The Revival of Natural Law. Philosophical, theological and ethical responses to the Finnis-Grisez SchoolWritten by Nigel Biggar and Rufus Black, (eds.) Reviewed By Andy Draycott
John Finnis and Germaine Grisez give their names to a ‘school’ of renewed attention to Natural law as a source for ethical reflection. One of the chief interests of this renewal, and the assessments of it here assembled, is the extent to which this is a theological enterprise at all. Whilst John Finnis is a professor of jurisprudence, his colleague Grisez, is a moral theologian whose major (ongoing) work latterly takes the title The Way of the Lord Jesus. Although Finnis and Grisez are Catholic, the editors and various contributors also see the importance of a Protestant engagement with natural law possibilities. Indeed Biggar contributes an essay, in keeping with his previous scholarship, which demonstrates that the most vehement opponent of ‘natural theology’, Karl Barth, nevertheless had covert recourse to thought in keeping with a natural law approach.

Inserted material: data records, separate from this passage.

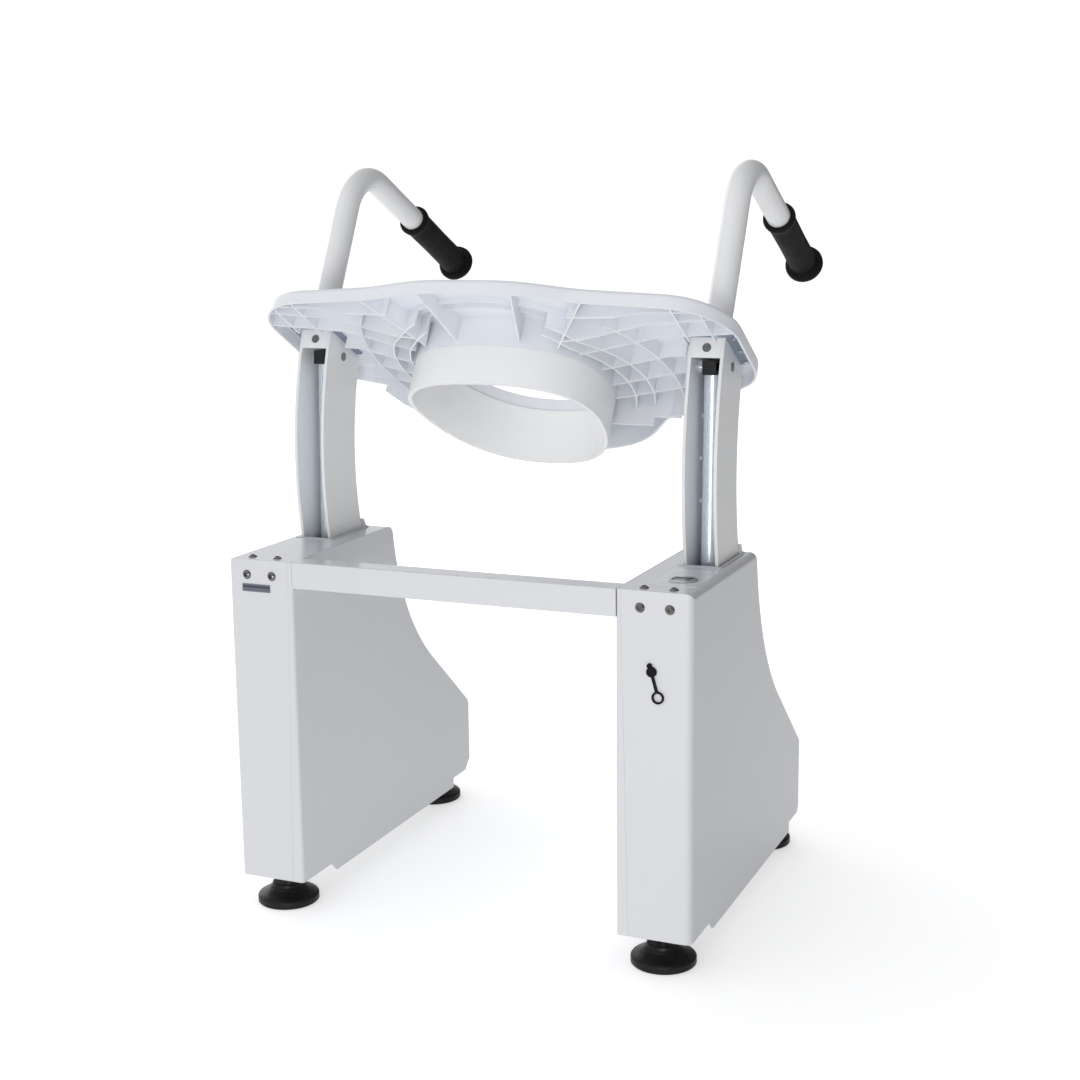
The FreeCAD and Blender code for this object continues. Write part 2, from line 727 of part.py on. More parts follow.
# The post ends above the rod's end, which turns under it as the seat comes down.
POST_FOOT = 7.2
socket_tool = rod(cell("tube_radius") + 0.1, along_post(POST_FOOT), along_post(60))
head_block = ring_sector(
    cell("column_front_radius") + WALL, cell("column_rear_radius"),
    12, 25, COLUMN_MID - CHANNEL_HALF + 0.05, COLUMN_MID + CHANNEL_HALF - 0.05,
)
below_head = box(200, 340, 100, 400, 600, 716.5)
rod_end_room = seat_box(200, 340, 104, 200, -60, POST_FOOT)
rod_end_room.Placement = seat_frame.multiply(rod_end_room.Placement)
local_head = head_block.cut(above_column).cut(below_head).cut(rod_end_room)
socket_tool.Placement = seat_frame.multiply(socket_tool.Placement)
plug_spot = on_ring(cell("column_rear_radius"), 18.7, COLUMN_MID)
plug_away = (plug_spot - at(AXIS_DEPTH, AXIS_Z, COLUMN_MID)).normalize()
plug_hole = rod(5.6, plug_spot - plug_away * 1.1, plug_spot + plug_away * 5)
both_sides("column_head", local_head.cut(socket_tool).cut(plug_hole))
both_sides("column", column.cut(socket_tool))
plug = rod(5.5, plug_spot - plug_away * 1.0, plug_spot - plug_away * 0.1)
feature("head_plugs", Part.Compound(both_halves(plug)))

# Cross pin at the top of each actuator, with its two spacers.
pin_head = 0.8
pin = pivot_rod(cell("pin_radius"), cell("column_inner") - 0.1, COLUMN_OUTER + 0.1)
heads = [
    pivot_rod(5.6, cell("column_inner") - pin_head, cell("column_inner")),
    pivot_rod(5.6, COLUMN_OUTER, COLUMN_OUTER + pin_head),
]
both_sides("lift_pin", fused([pin] + heads))
half_end = cell("rod_end_width") / 2
spacers = []
for side in (-1, 1):
    spacer_xs = COLUMN_MID + side * (half_end + 0.5), COLUMN_MID + side * CHANNEL_HALF
    spacers += both_halves(pivot_rod(8, *spacer_xs).cut(pin_hole))
feature("pin_spacers", Part.Compound(spacers))

# ---------------------------------------------------------------- actuators

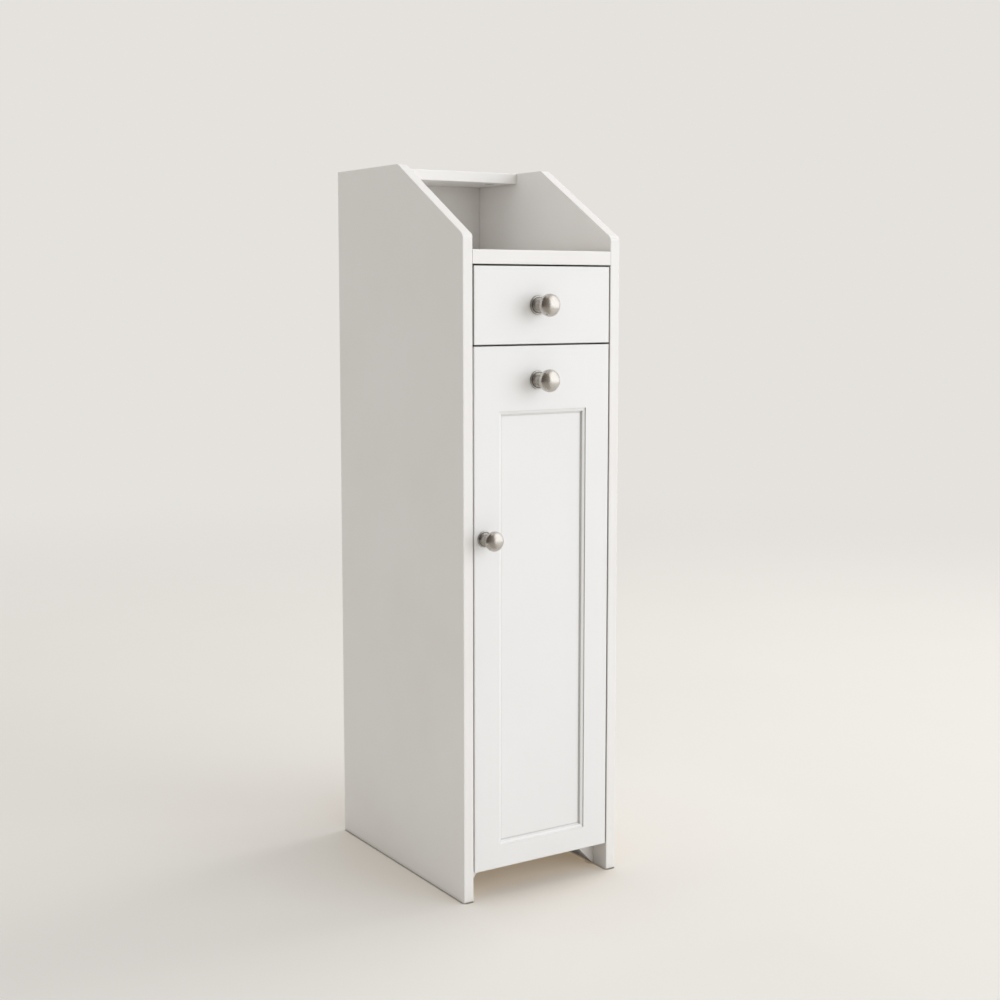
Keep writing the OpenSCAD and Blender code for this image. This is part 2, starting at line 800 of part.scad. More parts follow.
module catch_pole_plates() {
    middle = DIVIDER[0] - catch_h / 2;
    color(STEEL) for (z = [middle + magnet_h / 2, middle - magnet_h / 2 - pole_t])
        translate([catch_x - magnet_w / 2, catch_front - pole_out, z])
            cube([magnet_w, magnet_d + pole_out, pole_t]);
}

module catch_screws() {
    color(STEEL) catch_screw_places() wood_screw(CATCH_SCREW);
}

module strike_screw_place() {
    translate([catch_x, front_y + front_t + strike_t, DIVIDER[0] - catch_h / 2])
        rotate([90, 0, 0]) children();
}

module strike_plate() {
    low_y = front_y + front_t;
    color(STEEL) difference() {
        translate([catch_x, low_y + strike_t, DIVIDER[0] - catch_h / 2])
            rotate([90, 0, 0]) linear_extrude(strike_t)
                polygon(eased_rectangle([-strike_w / 2, -strike_h / 2], [strike_w / 2, strike_h / 2], 2));
        strike_screw_place() screw_hole(CUP_SCREW);
    }
}

module strike_plate_screw() {
    color(STEEL) strike_screw_place() wood_screw(CUP_SCREW);
}

// ---- Door ----

// Section of a frame piece: u runs from its flat outer edge to the panel, v from its face to its back.
// Its inner edge carries the moulding, a quirk, a round and a fillet, and the groove for the panel
function frame_section(flat) =
    let (
        edge = flat + moulding_w,
        round_w = moulding_w - 1.3,
        round_h = panel_recess - quirk - 2 * fillet_h,
        groove_rear = panel_recess + panel_t + fit
    )
    concat(
        [[0, 0], [flat, 0], [flat, quirk]],
        [for (i = [0:6]) [
            flat + 0.4 + round_w * sin(i * 15),
            quirk + round_h * (1 - cos(i * 15))
        ]],
        [
            [flat + 0.4 + round_w, panel_recess - fillet_h], [edge, panel_recess - fillet_h],
            [edge, panel_recess],
            [edge - panel_groove, panel_recess], [edge - panel_groove, groove_rear],
            [edge, groove_rear], [edge, front_t], [0, front_t]
        ]
    );

// Left stile at full height, with square ends
module stile_bar() {
    translate([-front_w / 2, front_y, door_z]) linear_extrude(door_h) polygon(frame_section(stile_flat));
}

// Rail across the door, with its flat outer edge at z and its moulding towards +Z
module rail_bar(flat) {
    half = front_w / 2 - stile_flat;
    translate([-half, front_y, 0]) rotate([90, 0, 90]) linear_extrude(2 * half)
        polygon([for (p = frame_section(flat)) [p.y, p.x]]);
}

// The whole door's outside, which eases the frame's edges
module door_outside() {
    eased_block([-front_w / 2, front_y, door_z], [front_w / 2, front_y + front_t, door_z + door_h]);
}

// Holes for the knob's screw
module knob_hole(x, z) {
    bore_y([x, front_y - 1, z], knob_screw_d + 0.3, front_t + 2);
}

module door_stile_left() {
    color(WHITE) difference() {
        intersection() {
            door_outside();
            stile_bar();
        }
        knob_hole(stile_knob_x, stile_knob_z);
    }
}

module door_stile_right() {
    color(WHITE) difference() {
        intersection() {
            door_outside();
            mirror([1, 0, 0]) stile_bar();
        }
        for (z = HINGE_Z) {
            bore_y([cup_x, front_y + front_t - cup_depth, z], cup_d, cup_depth + 1);
            cup_screw_places(z) screw_hole(CUP_SCREW);
        }
    }
}

// The rails' ends are coped over the stiles' moulding and fill the stiles' groove as short tenons
module coped_rail() {
    difference() {
        intersection() {
            door_outside();
            children();
        }
        both_sides() stile_bar();
    }
}

module door_rail_top() {
    color(WHITE) difference() {
        coped_rail()
            translate([0, 0, door_z + door_h]) mirror([0, 0, 1]) rail_bar(top_rail_flat);
        knob_hole(-knob_left, door_knob_z);
        strike_screw_place() screw_hole(CUP_SCREW);
    }
}

module door_rail_bottom() {
    color(WHITE) coped_rail() translate([0, 0, door_z]) rail_bar(bottom_rail_flat);
}

module door_panel() {
    tongue = panel_groove - moulding_w - 0.5;
    half = front_w / 2 - stile_flat + tongue;
    color(WHITE)
        translate([-half, front_y + panel_recess, bottom_field_z - tongue])
            cube([2 * half, panel_t, top_field_z - bottom_field_z + 2 * tongue]);
}

// ---- Knobs ----

// Stepped rose against the painted face, standing up from z = 0
module rose_shape(share) {
    scale(share) rotate_extrude($fn = 72) polygon([
        [2.6, 0], [9.8, 0], [9.8, 0.9],
        for (i = [0:4]) [9 + 0.8 * cos(i * 22.5), 0.9 + 0.8 * sin(i * 22.5)],
        [8.5, 1.7], [8.3, 1.4], [8.1, 1.7],
        for (i = [0:4]) [7.5 + 0.6 * cos(i * 22.5), 2 + 0.7 * sin(i * 22.5)],
        [7.2, 2.7], [7.1, 2.4], [2.6, 2.4]
    ]);
}

// Turned knob: foot, waist, flared collar and a flattened round head
module knob_shape(share) {
    head_r = knob_d / 2;
    middle = knob_reach - 7.6;
    foot = 2.4;
    difference() {
        scale(share) rotate_extrude($fn = 72) polygon([
            [0, foot], [6.8, foot], [6.8, foot + 0.9],
            for (i = [0:6]) [6.2 + 0.6 * cos(i * 15), foot + 0.9 + 0.6 * sin(i * 15)],
            for (i = [0:8]) [6.3 - 0.5 * sin(i * 22.5), foot + 1.8 + 9 * i / 8],
            for (i = [1:4]) [6.3 + i * 0.35, foot + 10.8 + 0.35 * i * i / 4],
            for (i = [2:8]) [head_r - (head_r - 7.4) * pow(cos(i * 90 / 8), 1.6), middle - 7 * cos(i * 90 / 8)],
            for (i = [1:16]) [head_r * cos(i * 90 / 16), middle + (knob_reach - middle) * sin(i * 90 / 16)]
        ]);
        translate([0, 0, -1]) cylinder(d = knob_screw_d + 2 * screw_fit, h = 12, $fn = 32);
    }
}

// Places a knob's pieces on the front plane
module on_front(x, z) {
    translate([x, front_y, z]) rotate([90, 0, 0]) children();
}

// Machine screw with a pan head, put in from behind the front
module knob_screw(x, z) {
    head_d = 2 * knob_screw_d;
    translate([x, front_y + front_t, z]) rotate([90, 0, 0]) difference() {
        rotate_extrude($fn = 32) polygon([
            [0, -2.4], [head_d / 2 - 1.2, -2.4], [head_d / 2, -1.2], [head_d / 2, 0],
            [knob_screw_d / 2, 0], [knob_screw_d / 2, front_t + 9], [0, front_t + 9]
        ]);
        for (turn = [0, 90])
            rotate(turn) translate([-head_d / 4, -0.5, -3]) cube([head_d / 2, 1, 2]);
    }
}

module door_rail_knob() {
    color(NICKEL) on_front(-knob_left, door_knob_z) knob_shape(1);
}

module door_rail_knob_rose() {
    color(NICKEL) on_front(-knob_left, door_knob_z) rose_shape(1);
}

module door_stile_knob() {
    color(NICKEL) on_front(stile_knob_x, stile_knob_z) knob_shape(stile_knob_share);
}

module door_stile_knob_rose() {
    color(NICKEL) on_front(stile_knob_x, stile_knob_z) rose_shape(stile_knob_share);
}

module door_knob_screws() {
    color(STEEL) {
        knob_screw(-knob_left, door_knob_z);
        knob_screw(stile_knob_x, stile_knob_z);
    }
}

module drawer_knob() {
    color(NICKEL) on_front(-knob_left, drawer_knob_z) knob_shape(1);
}

module drawer_knob_rose() {
    color(NICKEL) on_front(-knob_left, drawer_knob_z) rose_shape(1);
}

module drawer_knob_screw() {
    color(STEEL) knob_screw(-knob_left, drawer_knob_z);
}

// ---- Drawer ----

// Turns a fixing that lies along X so that it runs from the drawer front into a side
module into_side(z) {
    translate([drawer_side_x, drawer_box_y, z]) rotate([0, 0, 90]) children();
}

module drawer_front() {
    color(WHITE) difference() {
        eased_block(
            [-front_w / 2, front_y, drawer_front_z],
            [front_w / 2, front_y + front_t, drawer_front_z + drawer_front_h]
        );
        knob_hole(-knob_left, drawer_knob_z);
        both_sides() {
            into_side(drawer_cam_z) bore_x([-side_bore, 0, 0], bolt_thread_d, side_bore + 1);
            for (z = DRAWER_DOWEL_Z) into_side(z) bore_x([-side_bore, 0, 0], dowel_d, side_bore + 1);
        }
        translate([-drawer_inner_w / 2 - drawer_bottom_groove, drawer_box_y - drawer_bottom_groove,
                drawer_box_z + drawer_bottom_in - fit / 2])
            cube([drawer_inner_w + 2 * drawer_bottom_groove, drawer_bottom_groove + 1, drawer_bottom_t + fit]);
    }
}

// Left side of the drawer: runner groove outside, bottom groove inside
module drawer_side() {
    outer = -drawer_box_w / 2;
    difference() {
        translate([outer, drawer_box_y, 0]) rotate([90, 0, 0]) mirror([0, 0, 1]) linear_extrude(drawer_side_l)
            polygon(rounded([
                [0, drawer_box_z, 0], [drawer_board_t, drawer_box_z, 0],
                [drawer_board_t, drawer_box_z + drawer_side_h, arris], [0, drawer_box_z + drawer_side_h, arris]
            ]));
        translate([outer - 1, drawer_box_y - 1, strip_z - strip_h / 2 - strip_clear])
            cube([drawer_groove + 1, drawer_side_l + 2, strip_h + 2 * strip_clear]);
        translate([outer + drawer_board_t - drawer_bottom_groove, drawer_box_y - 1,
                drawer_box_z + drawer_bottom_in - fit / 2])
            cube([drawer_bottom_groove + 1, drawer_side_l + 2, drawer_bottom_t + fit]);
        into_side(drawer_cam_z) {
            bore_x([-1, 0, 0], bolt_bore_d, cam_in + 1);
            translate([cam_in, 0, 0]) rotate([90, 0, 0]) bore_z([0, 0, -drawer_board_t / 2 - 1], cam_d, cam_h + 1);
        }
        for (z = DRAWER_DOWEL_Z) into_side(z) bore_x([-1, 0, 0], dowel_d, dowel_l * 2 / 3 + 2);
        drawer_screw_places() screw_hole(DRAWER_SCREW);
    }
}

module drawer_screw_places() {
    for (z = DRAWER_SCREW_Z)
        translate([-drawer_box_w / 2, drawer_rear_y - drawer_board_t / 2, z]) rotate([0, 90, 0]) children();
}

module drawer_side_left() {
    color(BOARD) drawer_side();
}

module drawer_side_right() {
    color(BOARD) mirror([1, 0, 0]) drawer_side();
}

// The back stands on the drawer bottom, between the sides
module drawer_back() {
    low_z = drawer_box_z + drawer_bottom_in + drawer_bottom_t;
    color(BOARD) difference() {
        translate([-drawer_inner_w / 2, drawer_rear_y - drawer_board_t, 0]) rotate([90, 0, 90])
            linear_extrude(drawer_inner_w) polygon(rounded([
                [0, low_z, 0], [drawer_board_t, low_z, 0],
                [drawer_board_t, drawer_box_z + drawer_side_h, arris], [0, drawer_box_z + drawer_side_h, arris]
            ]));
        both_sides() drawer_screw_places() screw_hole(DRAWER_SCREW);
        drawer_pin_places() bore_z([0, 0, 0], panel_pin_d + 2 * screw_fit, panel_pin_l);
    }
}

module drawer_bottom() {
    reach = drawer_inner_w / 2 + drawer_bottom_groove - 0.5;
    low_y = drawer_box_y - drawer_bottom_groove + 0.5;
    color(BOARD) difference() {
        translate([-reach, low_y, drawer_box_z + drawer_bottom_in])
            cube([2 * reach, drawer_rear_y - low_y, drawer_bottom_t]);
        drawer_pin_places() bore_z([0, 0, -1], panel_pin_d + 2 * screw_fit, panel_pin_l);
    }
}

module drawer_pin_places() {
    for (x = [-1, 1])
        translate([x * drawer_inner_w / 4, drawer_rear_y - drawer_board_t / 2, drawer_box_z + drawer_bottom_in])
            children();
}

module drawer_bottom_pins() {
    color(STEEL) drawer_pin_places() rotate_extrude($fn = 24) polygon([
        [0, -panel_pin_head_t], [panel_pin_head_d / 2, -panel_pin_head_t / 2],
        [panel_pin_head_d / 2, 0], [panel_pin_d / 2, 0],
        [panel_pin_d / 2, panel_pin_l - 2], [0, panel_pin_l - 1]
    ]);
}

module drawer_cam_locks() {
    color(STEEL) both_sides() into_side(drawer_cam_z) translate([cam_in, 0, 0]) rotate([90, 0, 0])
        translate([0, 0, -drawer_board_t / 2]) rotate([0, 0, 180]) cam_lock();
}

module drawer_cam_bolts() {
    color(STEEL) both_sides() into_side(drawer_cam_z) cam_bolt();
}

module drawer_dowels() {
    color(BEECH) both_sides() for (z = DRAWER_DOWEL_Z) into_side(z) dowel([0, 0, 0]);
}

module drawer_back_screws() {
    color(STEEL) both_sides() drawer_screw_places() wood_screw(DRAWER_SCREW);
}

side_panel_left();
side_panel_right();
top_board();
tray_shelf();
divider_board();
bottom_board();
plinth_rail();
back_panel();
shelf_upper();
shelf_lower();
shelf_pins();
cam_locks();
cam_bolts();
board_dowels();
back_panel_pins();
plinth_screws();
runner_strip_left();
runner_strip_right();
runner_screws();
hinge_arm_upper();
hinge_arm_lower();
hinge_arm_screws();
catch_case();
catch_magnet();
catch_pole_plates();
catch_screws();
door_stile_left();
door_stile_right();
door_rail_top();
door_rail_bottom();
door_panel();
hinge_cup_upper();
hinge_cup_lower();
hinge_pins();
hinge_cup_screws();
strike_plate();
strike_plate_screw();
door_rail_knob();
door_rail_knob_rose();
door_stile_knob();
door_stile_knob_rose();
door_knob_screws();
drawer_front();
drawer_side_left();
drawer_side_right();
drawer_back();
drawer_bottom();
drawer_cam_locks();
drawer_cam_bolts();
drawer_dowels();
drawer_back_screws();
drawer_bottom_pins();
drawer_knob();
drawer_knob_rose();
drawer_knob_screw();
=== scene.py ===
import math

import bpy
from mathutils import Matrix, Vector


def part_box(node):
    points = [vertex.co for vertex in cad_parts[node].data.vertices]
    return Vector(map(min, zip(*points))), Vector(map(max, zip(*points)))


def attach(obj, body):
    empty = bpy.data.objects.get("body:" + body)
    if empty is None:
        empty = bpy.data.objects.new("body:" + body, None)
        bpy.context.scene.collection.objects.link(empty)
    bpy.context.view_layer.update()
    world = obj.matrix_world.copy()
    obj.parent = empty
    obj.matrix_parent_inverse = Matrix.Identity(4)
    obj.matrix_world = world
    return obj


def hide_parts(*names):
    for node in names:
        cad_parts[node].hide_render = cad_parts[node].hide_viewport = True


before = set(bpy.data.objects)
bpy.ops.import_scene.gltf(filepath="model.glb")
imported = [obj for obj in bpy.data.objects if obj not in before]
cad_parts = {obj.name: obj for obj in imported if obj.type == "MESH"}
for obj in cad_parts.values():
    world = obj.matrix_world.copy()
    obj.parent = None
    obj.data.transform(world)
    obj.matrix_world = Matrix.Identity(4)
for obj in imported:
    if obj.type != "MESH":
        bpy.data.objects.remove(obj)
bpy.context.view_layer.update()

# ---------------------------------------------------------------- Camera
# The cabinet is seen from its front left, from about the height of the drawer. The camera's place
# and focal length come from the cabinet's corners in a picture of 1000 by 1000 pixels.
picture_px = 1000
focal_px = 1568.7
lifted_px = 34
camera_left = 0.9394
camera_ahead = 1.3824
camera_height = 0.6498
camera_down = 0.1096
camera_turn = 0.5693
fronts_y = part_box("drawer_front")[0].y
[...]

The book is divided into three sections: Part I—Philosophical Issues; Part II—Theological Dimensions; Part III—Moral Fields; and these are preceded by an introduction to the new natural law theory. Beyond this introduction, one is thrown fairly quickly into the discussion so this is really a reference book for the student of Christian ethics rather than the casually interested reader. Partly because of the desire to produce a rationally grounded philosophical theory of ethics much of the discussion runs to important, but heavy semantic and theoretical definition. The theory stakes out a claim that certain basic goods (seven or eight) are self-evident in the project of human flourishing. Principles of practical reasonableness can be formulated to then produce moral norms in particular situations.
Whilst all the contributors affirm an ethical realism that underlies the natural law project they variously criticise the precise list of basic goods, the coherence of the school’s theory in the norms derived by practical reason and the insufficient theological grounding of the project. I choose the word ‘variously’ advisedly because although Biggar bravely attempts to draw together some conclusions these cannot count on much unity given the very diverse treatments and concerns of the authors, approaching from the fields of sociology, psychology, philosophy, medieval studies and theology. For what it’s worth this reviewer finds the project an interesting systematic treatment but one which does not really call upon the theological resources that it claims to own. Much more could be made of creation-order and Christian moral knowledge in Christ. The school’s normative conclusions that support the Magisterium of the Catholic Church look forced, a point which a number of contributors develop.
If the revival of natural law is going to be a foundationally Christian enterprise that can converse with other ethical traditions, rather than a universalising philosophical revival that converges with some Christian positions, more openness will be needed as to the particular Christian presuppositions that inform theology, philosophy and ethics.